Someone at Vintage clearly agrees with me, as they demonstrated when they published 21 coloured-in versions of their books to celebrate their 21st birthday. Every book is completely sprayed in one vivid shade, from the front to the back to the spine to the edges of every single page, creating a block of colour. On a purely aesthetic level, the rainbow of colours the books create is simply stunning.
Some of the colour choices are obvious: a citrusy orange for Oranges are Not the Only Fruit, a deep dark purple for Midnight’s Children, black for The Woman in Black. But my favourites are the ones that relate their colour to the world of the book. The sickly green of Money, for example, invokes an environment of nausea-inducing envy and greed. And in direct visual contrast, the pretty pink of The Time Traveler’s Wife suggests to me a rose-tinted universe, filled with love and emotion.
Vintage aren’t the first people to have come up with the idea of colouring in a book, though. English writer Scarlett Thomas’s books often feature spray-painted edges, a cool touch that draws your eyes to them in a crowded bookshop and if nothing else is a clever marketing tool. But my favourite, and the first of Thomas’s books to employ this design, is The End of Mr. Y, designed by gray318.

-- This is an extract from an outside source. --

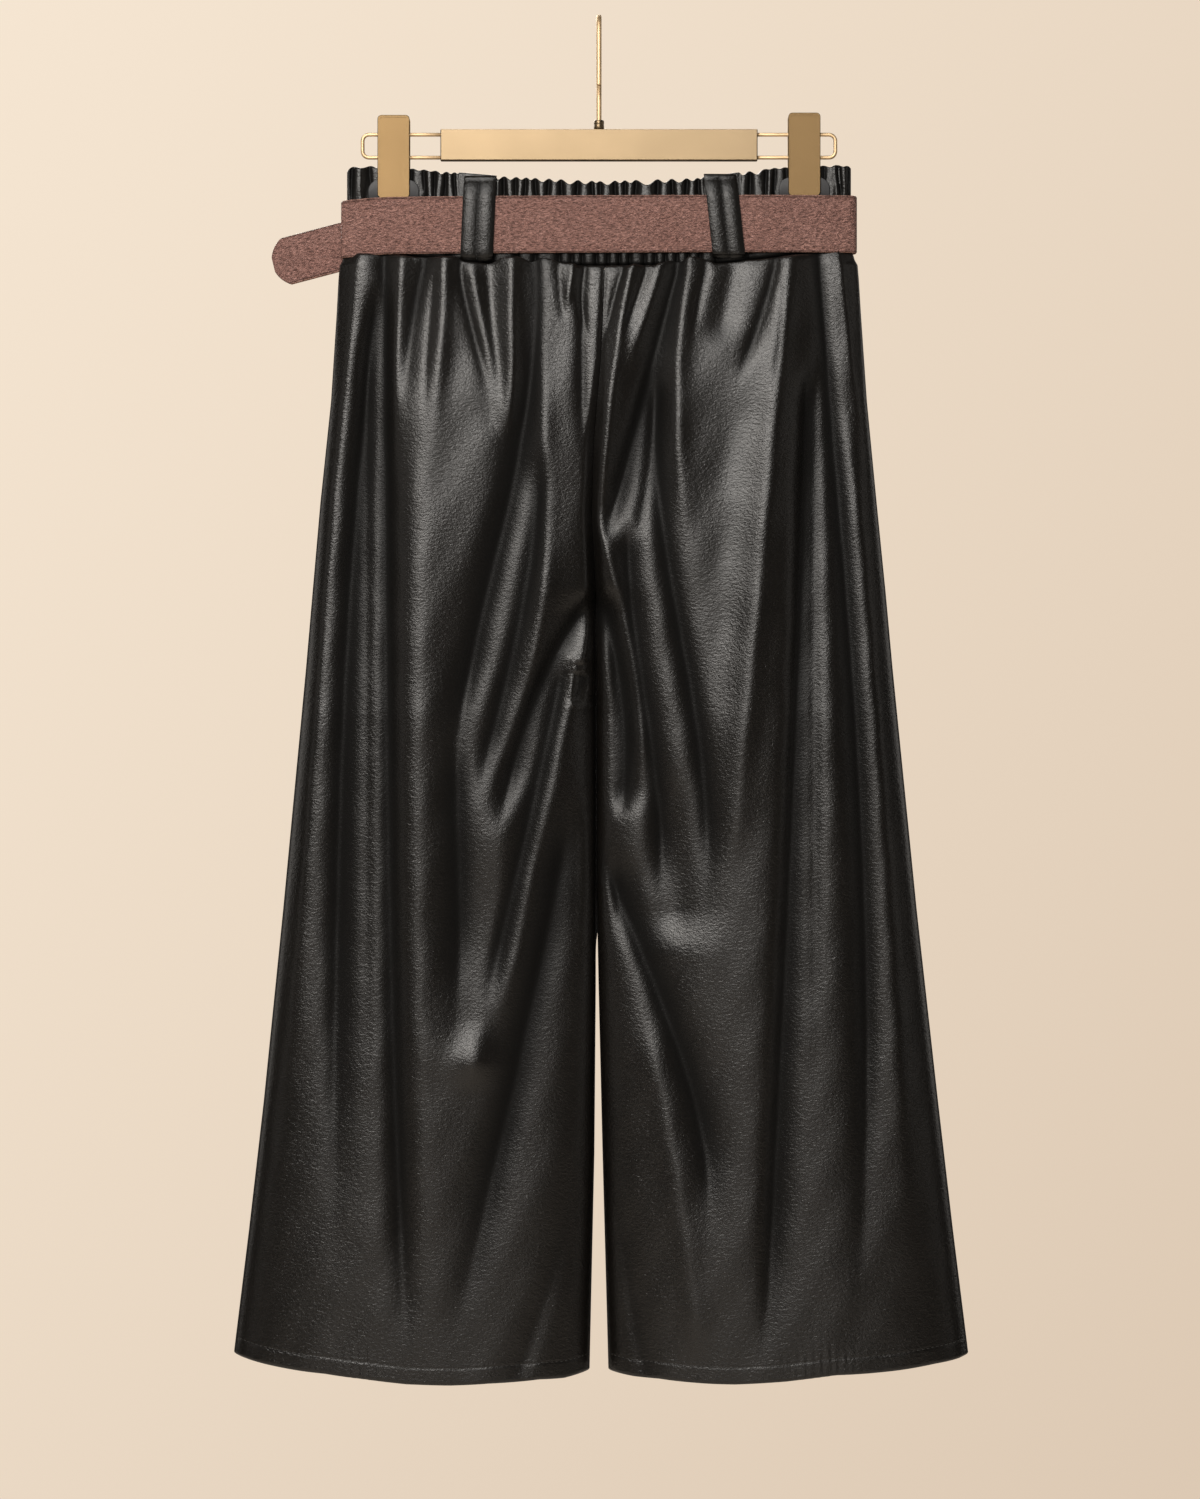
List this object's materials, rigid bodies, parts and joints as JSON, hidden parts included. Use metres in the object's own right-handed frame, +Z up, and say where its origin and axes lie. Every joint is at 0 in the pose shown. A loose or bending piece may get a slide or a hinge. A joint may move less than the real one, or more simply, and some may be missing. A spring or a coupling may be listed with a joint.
{
  "type": "faux leather trousers on a trouser hanger",
  "caption": "Wide-leg cropped faux leather trousers with a gathered elastic waist and a belt in its loops, hung by the waistband in the clips of a metal trouser hanger.",
  "frame": {"origin": "inside top of the hanger's hook, where a rail bears on it", "axes": "+Z up, against the trousers' hang; -Y is the trousers' back and the side the hook's free end is on; +X is the wearer's right and runs along the hanger's bar"},
  "size_m": [0.576, 0.0729, 1.0709],
  "materials": {
    "faux_leather": "black polyurethane leather, soft sheen, fine wrinkled grain",
    "belt_leather": "dark red-brown pebbled leather, matt, lighter worn edges",
    "satin_gold": "satin gold plating",
    "rubber": "matt dark grey rubber"
  },
  "bodies": {
    "root": {"leg_back_left": "faux_leather", "leg_back_right": "faux_leather", "leg_front_left": "faux_leather", "leg_front_right": "faux_leather", "waistband_back": "faux_leather", "waistband_front": "faux_leather", "belt_loop_back_left": "faux_leather", "belt_loop_back_right": "faux_leather", "belt_loop_front_left": "faux_leather", "belt_loop_front_right": "faux_leather", "belt_strap": "belt_leather", "belt_keeper": "belt_leather", "buckle_frame": "satin_gold", "buckle_prong": "satin_gold", "hanger_hook": "satin_gold", "hanger_ferrule": "satin_gold", "hanger_bar": "satin_gold", "hanger_wire_left": "satin_gold", "hanger_wire_right": "satin_gold", "clip_back_left": "satin_gold", "clip_back_right": "satin_gold", "clip_front_left": "satin_gold", "clip_front_right": "satin_gold", "clip_drum_left": "satin_gold", "clip_drum_right": "satin_gold", "clip_pad_back_left": "rubber", "clip_pad_back_right": "rubber", "clip_pad_front_left": "rubber", "clip_pad_front_right": "rubber"}
  },
  "joints": []
}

In the book (this time I mean the story, not the physical object), the main character’s eyes are also drawn to a book in a crowded bookshop, and it is also called The End of Mr. Y. The main character is shocked to discover this purportedly cursed object, the ‘last and most mysterious work’ of an obscure novelist she is studying. The black-edged design of the real, physical book recalls the experience of stepping into the unknown of darkness, perfectly apposite for the mysterious tone of a story about a book that curses whoever reads it.
Holding a coloured-in book feels like being handed a sealed box – a very beautiful box – filled with the promise of a mood, an outline of an idea, compelling you to enter its world (as long as you don’t scuff the edges or bend the spine: that would ruin the beauty).